A few weeks back Geno Auriemma's comments from a year ago went viral. How they went viral now is a mystery, but why is obvious: the point the legendary Connecticut women's basketball head coach made was timeless.
"On our team, we put a huge premium on body language," he said. "And if your body language is bad, you will never get in the game. Ever. I don’t care how good you are. If somebody says, ‘You just benched (Breanna Stewart) 35 minutes in the Memphis game a couple years ago.’ Yeah I did. ‘Oh, that was to motivate her for the South Carolina game the following Monday.’ No, it wasn’t. Stewie was acting like a 12-year-old, so I put her on the bench and said, ‘Sit there.’ It doesn’t matter on our team."
This time around, Auriemma again made viral-worthy comments that could go viral well after he said them.
Asked about the original body language lecture at the Sweet 16 this year,
"Kids inherently want to be good teammates. I really believe that with all my heart. Most kid when they're on a team -- I guarantee you, go watch any 7-year-olds or 8-year-olds -- they want to be good teammates. When they get a little bit older and they start having more success and then the parents get involved they become not so great teammates because they're told a lot of times, 'You're not going to get anywhere unless you shine.'
"Back in the day we had AAU tournaments -- you had to win X number of games to qualify for the national championship, and you played on your team, you had to live in your state or your area to play. If you lost, you went home and it was devastating. Well, that's changed. Now when kids go to these tournaments they're not going there to win games. They're going there so that the coach can see them exhibit their skills. So this idea of winning for the weekend doesn't exist anymore.
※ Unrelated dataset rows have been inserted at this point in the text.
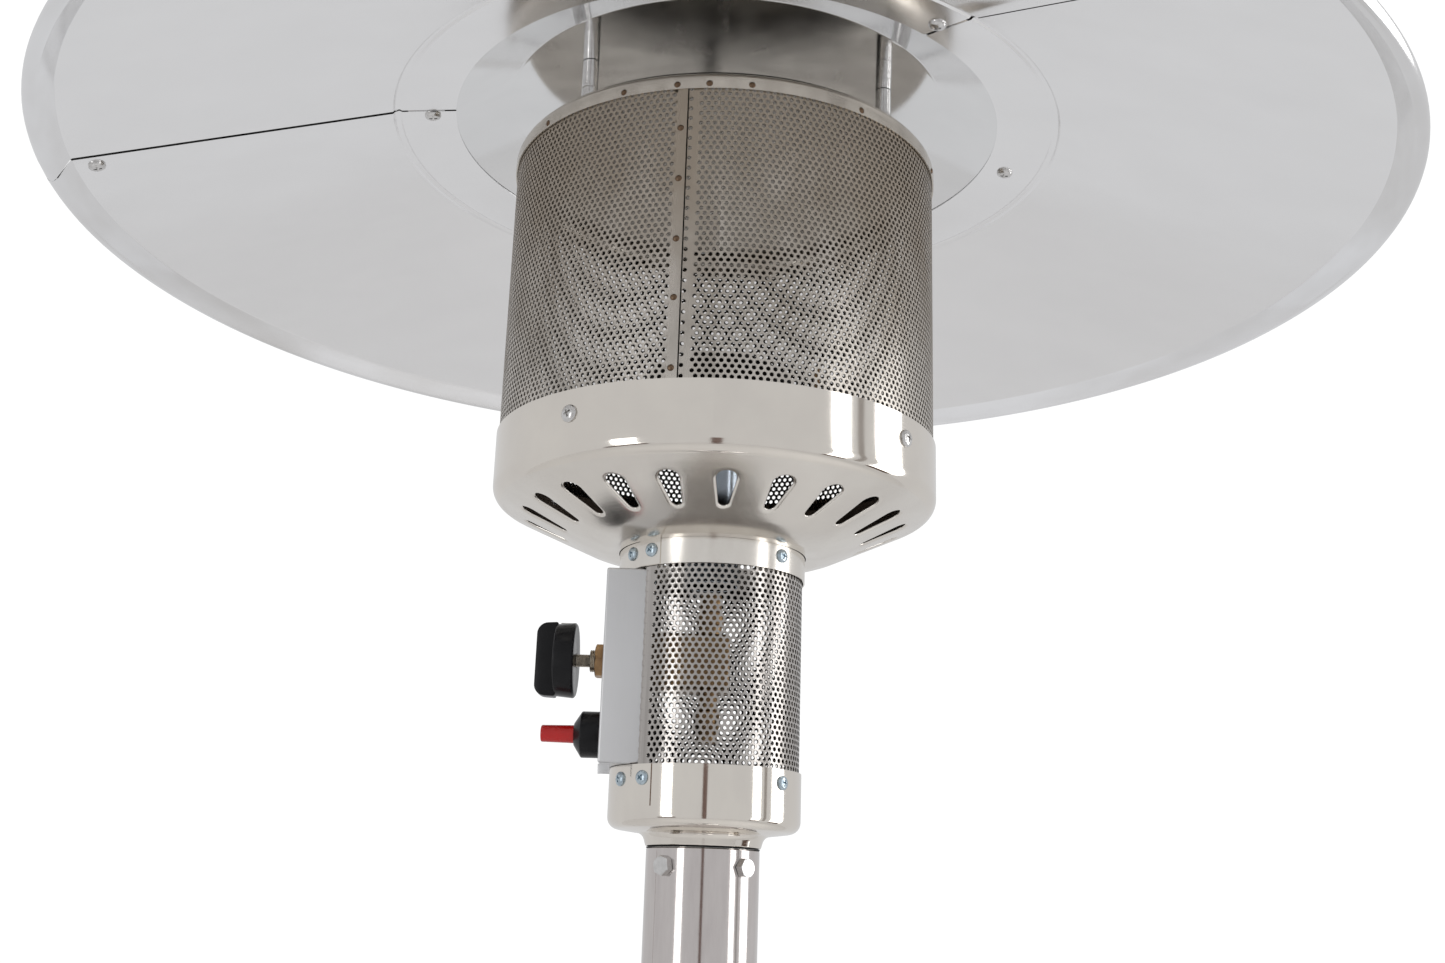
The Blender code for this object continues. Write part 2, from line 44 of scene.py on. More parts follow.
# Reflector
PANELS = 3
SEAM_AZIMUTH = -79.5
SEAM_HALF_GAP = 0.0009
JOGGLE = 0.011  # width of the stepped strip beside each seam
JOGGLE_DROP = 0.0004
LAP_DEG = 3.2
LIP_CREASE = 0.3896
LIP_RUN = 0.015  # how far the seam's corner is cut back across the lip
BEAD_R = 0.2059
BEAD_HEIGHT = 0.0011
HOLE_R = 0.1707
HEM_RADIUS = 0.0042
PLATE_FLAT_R = 0.1368

# Perforated sheets
PITCH_DEG = 360 / 212
ROW = 0.003
HOLE_RADIUS = 0.00128
LIFTS = {"hole": 0.00005, "dimple": -0.0008, "plain": 0}  # of a hole's rim or a dimple's bottom
SCREEN_PITCH_DEG = 360 / 89
SCREEN_MARGIN_DEG = 2.6
DRUM_SEAM = -8.8
DRUM_LAP_DEG = 2.5
DRUM_PIECES = 4
DRUM_MARGIN = {-2: ("dimple", "plain"), -1: ("plain", "plain"), 0: ("hole", "plain"), 1: ("plain", "hole")}

# Burner pan
PAN_SLOPE = 25.1
BEND_RADIUS = 0.009
BEND_DROP = 0.0315  # from the band's top edge to the bend's centre
SLOTS = 22
SLOT_AZIMUTH = 4.1
SLOT_INNER = (0.0905, 0.0031)  # where a slot's end is centred, and its half width
SLOT_OUTER = (0.1083, 0.0057)
SLOTTED = (0.083, 0.1195)  # the part of the cone that the slots take up
RIM_STEPS = ((0.002, 0), (0.0014, 0.00006), (0.0008, 0.00025), (0.00025, 0.0006), (0, 0.0009),
             (0, 0.0012))  # (distance outside the slot, depth)
END_STEPS = 10
SIDE_STEPS = 8

# Control section
SEAM_PROUD = 0.0006  # of the laps of the neck ring and collar
BOX_FLANGE = 0.0084

MATERIALS = {}


# Shapes

def radial(azimuth):
    a = radians(azimuth)
    return Vector((sin(a), -cos(a), 0))


def polar(radius, azimuth, z):
    return radial(azimuth) * radius + UP * z


def on_circle(radius, angle, height):
    """Rows of (x, y, z), with the angle in radians."""
    return np.stack([radius * np.sin(angle), -radius * np.cos(angle), height], axis=1)


def turned_size(node):
    """(outer radius, lowest height, highest height) of a CAD node that is turned about the post's axis."""
    low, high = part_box(node)
    return (high.y - low.y) / 2, low.z, high.z


def seat_of(node):
    """Middle of a CAD node's box, and its azimuth."""
    low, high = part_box(node)
    middle = (low + high) / 2
    return middle, degrees(atan2(middle.x, -middle.y))


def rounded(points, steps=6):
    """Outline with an arc at each inner point that has a third number, its radius."""
    out = []
    for i, point in enumerate(points):
        here = Vector(point[:2])
        if len(point) == 2 or i in (0, len(points) - 1):
            out.append(tuple(here))
            continue
        before = Vector(points[i - 1][:2]) - here
        after = Vector(points[i + 1][:2]) - here
        half = before.angle(after) / 2
        run = min(point[2] / tan(half), 0.49 * before.length, 0.49 * after.length)
        before.normalize()
        after.normalize()
        centre = here + (before + after).normalized() * run * tan(half) / sin(half)
        first = here + before * run - centre
        turn = first.angle_signed(here + after * run - centre)
        for k in range(steps + 1):
            spoke = first.copy()
            spoke.rotate(Matrix.Rotation(-turn * k / steps, 2))
            out.append(tuple(centre + spoke))
    return out


def arc(centre, radius, start, end, steps):
    """Points on an arc in the radius and height plane, angles in degrees from outwards."""
    angles = [radians(start + (end - start) * i / steps) for i in range(steps + 1)]
    return [(centre[0] + radius * cos(a), centre[1] + radius * sin(a)) for a in angles]


def thick_line(points, thickness):
    """Closed outline of sheet metal: the points run down the outer side, and the thickness goes inwards."""
    spots = [Vector(p) for p in points]
    inner = []
    for i, spot in enumerate(spots):
        sides = []
        for a, b in ((i - 1, i), (i, i + 1)):
            if a >= 0 and b < len(spots):
                run = (spots[b] - spots[a]).normalized()
                sides.append(Vector((run.y, -run.x)))
        normal = (sides[0] + sides[-1]).normalized()
        inner.append(tuple(spot + normal * thickness / max(0.3, normal.dot(sides[0]))))
    return [tuple(s) for s in spots] + inner[::-1]


def ring_faces(a, b, n, closed=True):
    """Quads between two rings of n points, whose first points are a and b."""
    return [(a + i, a + (i + 1) % n, b + (i + 1) % n, b + i) for i in range(n if closed else n - 1)]


def shade(mesh, sharp):
    mesh.shade_smooth()
    mesh.set_sharp_from_angle(angle=radians(sharp))


def make_mesh(name, verts, faces, sharp=35, tidy=False):
    mesh = bpy.data.meshes.new(name)
    mesh.from_pydata(np.asarray(verts, float).tolist(), [], faces)
    if tidy:
        bm = bmesh.new()
        bm.from_mesh(mesh)
        bmesh.ops.remove_doubles(bm, verts=bm.verts[:], dist=1e-6)
        bmesh.ops.recalc_face_normals(bm, faces=bm.faces[:])
        bm.to_mesh(mesh)
        bm.free()
    shade(mesh, sharp)
    return mesh


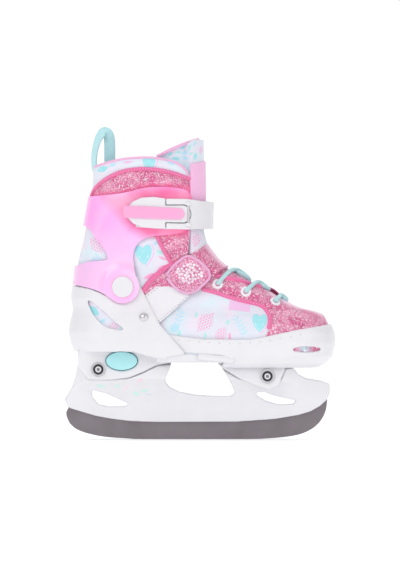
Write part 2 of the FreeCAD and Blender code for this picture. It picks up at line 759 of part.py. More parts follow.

"It's not their fault. It's just the way it is. I try, when we go recruiting, to identify those kids who still have tremendous interest in being great teammates. We're not always successful. Believe me, I've had my share of guys that were really hard to coach for that reason. And you can trace it back, generally, to the parents. Without question you can trace it back to the parents."
Like a fine wine, Auriemma's comments pair perfectly with Frank Martin's belief that kids haven't changed, adults have, and a study showing nearly two in five youth athletes don't want their parents at their games.